If you have not yet installed the IID, or if you're between conviction and restricted license issuance, carriers classify you as high non-compliance risk. Premiums in this window run $600–$900/mo for minimum liability. Once the IID is installed, documented by your provider's DMV filing, and your restricted license is active, premiums typically drop to the $450–$750/mo range. Carriers view the IID as a mechanical control reducing their claims risk, and they price accordingly.

Some carriers will not quote you at all until IID installation is complete and verified by DMV. Bristol West, Acceptance, and Dairyland all require proof of active IID and restricted license status before binding coverage. Progressive and The General will quote pre-installation but at significantly higher premiums with no guarantee of post-installation rate reduction without a new underwriting review.

Non-Owner SR-22 Does Not Work for Third Offense

Non-owner SR-22 policies cover drivers who do not own a vehicle but need to maintain SR-22 filing to satisfy reinstatement requirements. These policies are common and cost-effective after first-offense DUI. They do not work reliably after third-offense DUI in California because most non-owner carriers cap their risk appetite at two prior DUI convictions.

Dairyland and The General both offer non-owner SR-22 policies but explicitly exclude third-offense DUI applicants in California per their underwriting guidelines. Progressive writes some third-offense non-owner cases but requires manual underwriting review, which adds 5-10 business days to the quote process and frequently results in declination. If you do not own a vehicle and need third-DUI SR-22 coverage, expect to work with a broker who has access to surplus lines carriers, and expect premiums in the $200–$350/mo range for non-owner liability-only policies.

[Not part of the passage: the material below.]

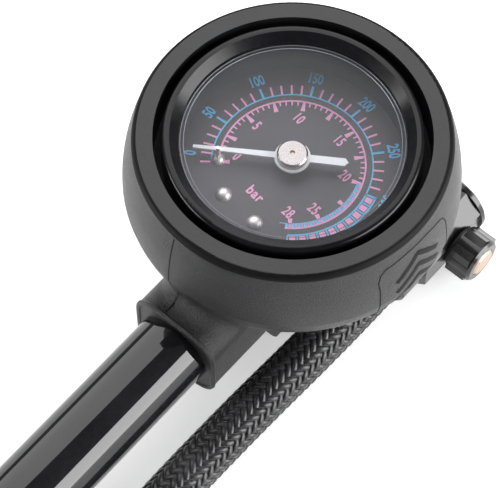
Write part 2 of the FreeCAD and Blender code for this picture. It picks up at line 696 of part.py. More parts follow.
sector_pin = primitive("Part::Cylinder", "sector_arbor", (SECTOR_X, 0, S["back_plate_low"] + 0.1),
                       Radius=0.6, Height=S["front_plate_low"] - S["back_plate_low"] + S["plate_thick"] - 0.2)
keep(sector_pin, "sector_arbor")

BOURDON = S["bourdon_circle"]
bourdon = new_body("bourdon_tube", (0, 0, S["gear_low"]))
bourdon_sketch = new_sketch(bourdon, "XZ_Plane", "bourdon_section")
outline(bourdon_sketch, [
    (BOURDON - 0.8, -1.7), (BOURDON, -2.5), (BOURDON + 0.8, -1.7),
    (BOURDON + 0.8, 1.7), (BOURDON, 2.5), (BOURDON - 0.8, 1.7),
])
bourdon_arc = bourdon.newObject("PartDesign::Revolution", "bourdon_arc")
bourdon_arc.Profile = bourdon_sketch
bourdon_arc.ReferenceAxis = (bourdon_sketch, ["V_Axis"])
bourdon_arc.Angle = 235.0
pad(bourdon, "YZ_Plane", Size(4.62, "4.62"), BOURDON - 4.22, lambda sketch: outline(sketch, [
    (-1.6, S["back_plate_low"] - S["gear_low"] - 0.3), (1.6, S["back_plate_low"] - S["gear_low"] - 0.3),
    (1.6, -1.0), (-1.6, -1.0)]))

def moved(shape, x, y, z, degrees=0.0):
    """Copy of a shape, turned about Z and then shifted."""
    copy = shape.copy()
    copy.Placement = Placement(Vector(x, y, z), Rotation(Vector(0, 0, 1), degrees))
    return copy


def capsule(length, width, thick):
    """Flat bar with round ends, from its first centre at the origin along +X."""
    radius = width / 2
    bar = Part.makeBox(length, width, thick, Vector(0, -radius, 0))
    far_eye = Part.makeCylinder(radius, thick, Vector(length, 0, 0))
    return bar.fuse([Part.makeCylinder(radius, thick), far_eye])


TUBE_ARC = 235.0
EAR_REACH = sheet.get("bourdon_circle") - 5.2
LINK_TRAVEL = 2 * link_pin.y
LINK_LOW = GEAR_RISE + 0.1
LINK_THICK = 0.5
tip_cap = Part.makeBox(1.8, 1.2, 5.2, Vector(sheet.get("bourdon_circle") - 0.9, 0, -2.6))
ear = Part.makeBox(5.6, 1.2, 0.5, Vector(EAR_REACH - 0.6, 0, LINK_LOW + LINK_THICK + 0.1))
ear_pin = Part.makeCylinder(0.35, 0.7, Vector(EAR_REACH, 0.6, LINK_LOW))
tip_cap, ear, ear_pin = (moved(piece, 0, 0, 0, TUBE_ARC) for piece in (tip_cap, ear, ear_pin))
shaped("bourdon_tip", tip_cap.fuse([ear, ear_pin]).removeSplitter(), (0, 0, S["gear_low"]))

turned_arc = math.radians(TUBE_ARC)
foot = Vector(EAR_REACH * math.cos(turned_arc) - 0.6 * math.sin(turned_arc),
              EAR_REACH * math.sin(turned_arc) + 0.6 * math.cos(turned_arc), 0)
top = Vector(number(SECTOR_X) + (link_pin.x - LINK_REACH) / 2, link_pin.y, 0)
reach = foot - top
lean = math.degrees(math.atan2(reach.y, reach.x))
link = moved(capsule(reach.Length, 1.4, LINK_THICK), top.x, top.y, 0, lean)
link = link.fuse([Part.makeCylinder(1.1, LINK_THICK, top),
                  moved(capsule(LINK_TRAVEL, 1.8, LINK_THICK), foot.x, foot.y, 0, 90.0)])
link = link.cut([moved(capsule(0.3, 0.86, 2.0), top.x - 0.15, top.y, -1),
                 moved(capsule(LINK_TRAVEL, 0.86, 2.0), foot.x, foot.y, -1, 90.0)]).removeSplitter()
shaped("bourdon_link", link, (0, 0, S["gear_low"] + LINK_LOW))

# ---------------------------------------------------------------- pointer

NEEDLE = sheet.get("pointer_angle")
needle_points = [
    (sheet.get("pointer_tip"), 0.30), (3.0, 0.60), (3.0, -0.60), (sheet.get("pointer_tip"), -0.30),
]
needle = Part.Face(Part.makePolygon([Vector(x, y, 0) for x, y in needle_points + needle_points[:1]]))
tail_points = [(-3.0, 0.72), (-9.3, 0.78), (-sheet.get("pointer_tail"), 0), (-9.3, -0.78), (-3.0, -0.72)]
needle_tail = Part.Face(Part.makePolygon([Vector(x, y, 0) for x, y in tail_points + tail_points[:1]]))
pointer = needle.extrude(Vector(0, 0, sheet.get("pointer_thick")))
pointer = pointer.fuse(needle_tail.extrude(Vector(0, 0, sheet.get("pointer_thick"))))
pointer = pointer.fuse(Part.makeCylinder(3.2, sheet.get("pointer_thick")))
pointer = pointer.cut(Part.makeCylinder(0.5, 3, Vector(0, 0, -1))).removeSplitter()
shaped("pointer", pointer, (0, 0, S["pointer_low"]), Rotation(Vector(0, 0, 1), NEEDLE))
CAP_LOW = S["pointer_low"] + S["pointer_thick"]
lathe("pointer_cap", "Z", [
    (0.5, CAP_LOW), (2.75, CAP_LOW), (2.75, CAP_LOW + 1.0), (2.45, CAP_LOW + 1.25),
    (0.5, CAP_LOW + 1.25),
])

# ---------------------------------------------------------------- banjo, bleed bolt and button

HOSE_AXIS = (S["banjo_x"], 0, S["port_z"])
PORT_AXIS = (0, S["port_y"], S["port_z"])
FLAT = 0.41421
banjo = new_body("banjo_body", HOSE_AXIS)
pad(banjo, "XZ_Plane", S["banjo_back"], S["banjo_front"] - S["banjo_back"], lambda sketch: outline(sketch, [
    (S["banjo_radius"], S["banjo_radius"] * FLAT), (S["banjo_radius"] * FLAT, S["banjo_radius"]),
    (-S["banjo_radius"] * FLAT, S["banjo_radius"]), (-S["banjo_radius"], S["banjo_radius"] * FLAT),
    (-S["banjo_radius"], -S["banjo_radius"] * FLAT), (-S["banjo_radius"] * FLAT, -S["banjo_radius"]),
    (S["banjo_radius"] * FLAT, -S["banjo_radius"]), (S["banjo_radius"], -S["banjo_radius"] * FLAT),
]))
pocket(banjo, "YZ_Plane", -S["banjo_radius"] - 1.0, S["banjo_radius"] * 2.0 + 2.0,
       lambda sketch: ring(sketch, S["port_y"], 0, S["bolt_radius"] + S["running_gap"]))
lathe("banjo_end_cap", "Y", [
    (S["banjo_front"], 0), (S["cap_front"], 0), (S["cap_front"], S["cap_radius"] - 0.4),
    (S["cap_front"] - 0.4, S["cap_radius"]), (S["banjo_front"], S["cap_radius"]),
], HOSE_AXIS)
lathe("hose_ferrule", "Y", [
    (S["hose_start"], 0), (S["banjo_back"], 0), (S["banjo_back"], 5.0), (S["banjo_back"] - 0.8, 5.6),
    (S["hose_start"] + 0.5, 5.6), (S["hose_start"], 5.1),
], HOSE_AXIS)


def washer(low, thick):
    ring_shape = Part.makeCylinder(4.0, thick).cut(Part.makeCylinder(sheet.get("bolt_radius"), 2))
    ring_shape.Placement = Placement(Vector(low, sheet.get("port_y"), sheet.get("port_z")), ABOUT_X)
    return ring_shape


inner_washer = washer(sheet.get("port_face"), 0.9)
outer_washer = washer(sheet.get("bolt_head_back") - 0.6, 0.6)
shaped("banjo_seals", Part.makeCompound([inner_washer, outer_washer]))

bolt = lathe("banjo_bolt", "X", [
    (5.0, 1.15), (24.7, 1.15), (24.7, S["button_radius"] + 0.06), (S["bolt_tip"], S["button_radius"] + 0.06),
    (S["bolt_tip"], S["bolt_head_radius"] - 0.5), (S["bolt_tip"] - 0.5, S["bolt_head_radius"]),
    (S["bolt_head_back"], S["bolt_head_radius"]), (S["bolt_head_back"], S["bolt_radius"]),
    (5.0, S["bolt_radius"]),
], PORT_AXIS)
pad(bolt, "YZ_Plane", S["bolt_head_back"] + 0.2, S["bolt_head_hex"] - S["bolt_head_back"] - 0.2,
    lambda sketch: [hexagon(S["bolt_head_radius"] * 1.13, turned=12.0)(sketch), ring(sketch, 0, 0, 3.5)])
lathe("bleed_button", "X", [
    (12.0, 0), (S["button_face"], 0), (S["button_face"], S["button_radius"] - 0.4),
    (S["button_face"] - 0.4, S["button_radius"]), (27.3, S["button_radius"]), (27.3, 1.05), (12.0, 1.05),
], PORT_AXIS)

SPRING_BACK = 24.98
SPRING_STEP = 0.6
zigzag = [(SPRING_BACK + SPRING_STEP * fold, 2.3 if fold % 2 else 1.4) for fold in range(4)]
lathe("bleed_spring", "X", zigzag + [(x + 0.3, radius) for x, radius in reversed(zigzag)], PORT_AXIS)

# ---------------------------------------------------------------- hose

ROUTE = [
    (number(S["banjo_x"]), number(S["hose_start"]), number(S["port_z"])),
    (17.5, -9.0, 7.1),
    (16.3, -33.0, 6.5),
    (15.9, -59.0, 5.5),
    (16.9, -85.0, 4.8),
    (17.9, -110.0, 4.9),
    (19.5, -133.0, 5.6),
    (number(S["chuck_x"]), -151.0, number(S["chuck_z"])),
    (number(S["chuck_x"]), number(S["hose_end"]), number(S["chuck_z"])),
]


def rounded_path(points):
    """Straight runs joined by tangent arcs, each as large as 0.45 of its shorter run allows."""
    points = [Vector(*point) for point in points]
    edges = []
    radii = []
    here = points[0]
    for before, corner, after in zip(points, points[1:], points[2:]):
        inward = (corner - before).normalize()
        outward = (after - corner).normalize()
        turned = inward.getAngle(outward)
        cut = 0.45 * min((corner - before).Length, (after - corner).Length)
        radius = cut / math.tan(turned / 2)
        first = corner - inward * cut
        last = corner + outward * cut
        bisector = (outward - inward).normalize()
        centre = corner + bisector * math.hypot(radius, cut)
        middle = centre - bisector * radius
        edges.append(Part.LineSegment(here, first).toShape())
        edges.append(Part.Arc(first, middle, last).toShape())
        radii.append(radius)
        here = last
    edges.append(Part.LineSegment(here, points[-1]).toShape())
    return Part.Wire(edges), radii


hose_path, hose_radii = rounded_path(ROUTE)
hose_start = Vector(*ROUTE[0])
hose_section = Part.Wire(Part.makeCircle(sheet.get("hose_radius"), hose_start, Vector(0, -1, 0)))
hose = hose_path.makePipeShell([hose_section], True, False)
shaped("hose", hose)
print("hose length %.1f, arc radii %s" % (hose_path.Length, [round(radius, 1) for radius in hose_radii]))
expected = math.pi * sheet.get("hose_radius") ** 2 * hose_path.Length
print("hose volume %.1f of %.1f expected" % (hose.Volume, expected))

# ---------------------------------------------------------------- chuck

CHUCK_AXIS = (S["chuck_x"], 0, S["chuck_z"])
CHUCK = S["chuck_start"]
MOUTH = S["chuck_mouth"]
lathe("chuck_ferrule", "Y", [
    (CHUCK, 0), (S["hose_end"], 0), (S["hose_end"], 5.1), (S["hose_end"] - 0.5, 5.6),
    (CHUCK + 0.8, 5.6), (CHUCK, 5.0),
], CHUCK_AXIS)
lathe("chuck_body", "Y", [
    (MOUTH + 9.5, 0), (CHUCK, 0), (CHUCK, 4.6), (CHUCK - 5.0, 4.6), (CHUCK - 5.0, 3.6),
    (MOUTH + 12.4, 3.6), (MOUTH + 12.4, 4.5), (MOUTH + 9.5, 4.5),
], CHUCK_AXIS)
lathe("chuck_sleeve", "Y", [
    (MOUTH, S["valve_thread"]), (MOUTH + 7.4, S["valve_thread"]), (MOUTH + 7.4, 4.6), (MOUTH + 12.5, 4.6),
    (MOUTH + 12.5, 3.7), (MOUTH + 18.5, 3.7), (MOUTH + 18.5, 5.4), (MOUTH + 17.0, 5.8),
    (MOUTH + 15.0, 5.8), (MOUTH + 14.2, S["chuck_radius"]), (MOUTH + 1.0, S["chuck_radius"]),
    (MOUTH, S["chuck_radius"] - 1.0),
], CHUCK_AXIS)
lathe("chuck_seal", "Y", [
    (MOUTH + 7.7, 1.6), (MOUTH + 9.5, 1.6), (MOUTH + 9.5, 4.2), (MOUTH + 7.7, 4.2),
], CHUCK_AXIS)
lathe("valve_pin", "Y", [
    (MOUTH + 7.6, 0), (MOUTH + 9.5, 0), (MOUTH + 9.5, 0.75), (MOUTH + 7.9, 0.75), (MOUTH + 7.6, 0.45),
], CHUCK_AXIS)

# ---------------------------------------------------------------- checks and export

doc.recompute()
for item in doc.Objects:
    if "Invalid" in item.State or "Error" in item.State:
        raise SystemExit("object %s is in state %s" % (item.Label, item.State))
    if item.TypeId in ("PartDesign::Pocket", "PartDesign::Groove"):
        if item.BaseFeature.Shape.Volume - item.Shape.Volume < 0.01:
            raise SystemExit("cut %s removes nothing" % item.Label)
for item in sub_parts:
    if item.Shape.isNull() or not item.Shape.isValid():
        raise SystemExit("sub-part %s has no valid shape" % item.Label)

os.makedirs("parts", exist_ok=True)
for item in sub_parts:
    item.Shape.exportStep("parts/%s.step" % item.Label)
print("%d sub-parts written" % len(sub_parts))
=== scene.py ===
import json
import math

import bmesh
import bpy
from mathutils import Matrix, Vector
from mathutils.bvhtree import BVHTree


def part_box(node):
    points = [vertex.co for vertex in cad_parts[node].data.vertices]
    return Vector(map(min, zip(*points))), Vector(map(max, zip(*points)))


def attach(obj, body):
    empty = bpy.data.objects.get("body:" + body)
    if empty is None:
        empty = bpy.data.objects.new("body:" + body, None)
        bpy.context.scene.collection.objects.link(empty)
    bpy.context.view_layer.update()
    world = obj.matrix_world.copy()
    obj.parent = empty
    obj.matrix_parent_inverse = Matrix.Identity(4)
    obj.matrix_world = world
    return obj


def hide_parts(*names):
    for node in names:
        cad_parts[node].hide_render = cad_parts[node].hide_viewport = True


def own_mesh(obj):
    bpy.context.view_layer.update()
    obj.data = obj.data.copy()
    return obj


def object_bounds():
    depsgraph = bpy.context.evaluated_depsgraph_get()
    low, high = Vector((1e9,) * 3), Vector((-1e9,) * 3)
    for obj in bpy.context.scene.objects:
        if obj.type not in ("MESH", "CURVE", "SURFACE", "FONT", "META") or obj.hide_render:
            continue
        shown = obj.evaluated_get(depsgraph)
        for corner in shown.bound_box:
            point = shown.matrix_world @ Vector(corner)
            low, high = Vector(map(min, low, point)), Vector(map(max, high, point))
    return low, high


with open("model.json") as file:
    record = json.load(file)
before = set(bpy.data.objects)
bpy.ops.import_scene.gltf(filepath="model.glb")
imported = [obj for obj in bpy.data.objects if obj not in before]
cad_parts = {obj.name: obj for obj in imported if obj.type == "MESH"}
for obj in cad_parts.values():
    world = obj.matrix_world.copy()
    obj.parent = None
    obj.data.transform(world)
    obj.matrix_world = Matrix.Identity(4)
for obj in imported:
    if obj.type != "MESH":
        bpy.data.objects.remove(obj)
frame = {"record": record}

MM = 0.001
cad_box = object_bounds()
slots = {entry["node"]: entry["material_slot"] for entry in frame["record"]["subparts"]}


# ---------------------------------------------------------------- mesh helpers (all sizes in mm)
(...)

The IID requirement further complicates non-owner coverage. California DMV requires IID installation on any vehicle you operate, which creates a compliance gap: you cannot drive any vehicle, even a borrowed one, without IID installed in that specific vehicle. Non-owner policies do not waive the IID requirement, and you cannot install an IID in a vehicle you do not own without the owner's written consent and participation in the IID provider contract.

California IID Requirement Third DUI

2-3 years

Mandatory ignition interlock device installation period for third-offense DUI conviction in California under Vehicle Code 23575. Period begins when device is installed and restricted license issued, not from conviction date. Premature removal triggers restricted license revocation and extends IID requirement.

California Vehicle Code §23575

Carrier Declination Does Not Mean Market Exhaustion

If you receive three or four carrier declinations in a row, you have not exhausted the California market. You have exhausted the direct-quote online carriers. Third-DUI coverage lives in the broker-access segment: surplus lines carriers and specialty programs that do not advertise consumer-direct. These carriers require broker submission with full underwriting documentation upfront: your DMV record abstract, court disposition showing conviction date and sentence terms, proof of IID installation, proof of DUI program enrollment, and in some cases proof of employment or financial responsibility beyond the state minimum.

Brokers with access to this segment can place third-DUI cases that online carriers decline, but expect higher premiums and stricter terms. Surplus lines carriers are not bound by California's standard rate filing rules, so premiums can exceed $1,000/mo for minimum liability coverage depending on your county, age, and prior claims history. These policies also carry higher down payments — typically 25-30% of the six-month premium rather than the standard two-month down payment.

The broker placement process takes longer than online quoting. Allow 7-14 days for underwriting review and binding. Most brokers in this segment require a signed broker agreement and will not release quotes without commitment to bind if approved, because the underwriting work is manual and they cannot afford to quote speculatively.

Next Step: Confirm IID Status and Start Broker Outreach

Before contacting carriers or brokers, confirm your IID installation status with your provider and obtain written proof of installation date and DMV filing. Carriers will not move forward without this documentation. If your IID is not yet installed, schedule installation immediately — every day of delay extends the high-premium window and in some cases blocks coverage access entirely. Once IID proof is in hand, contact brokers who specialize in high-risk and SR-22 placements in California. Skip the standard carriers and skip the online-only non-standard carriers — they will decline or quote at premiums higher than broker-placed surplus lines. Focus your outreach on brokers with surplus lines access, provide full documentation upfront, and expect manual underwriting with 7-14 day turnaround.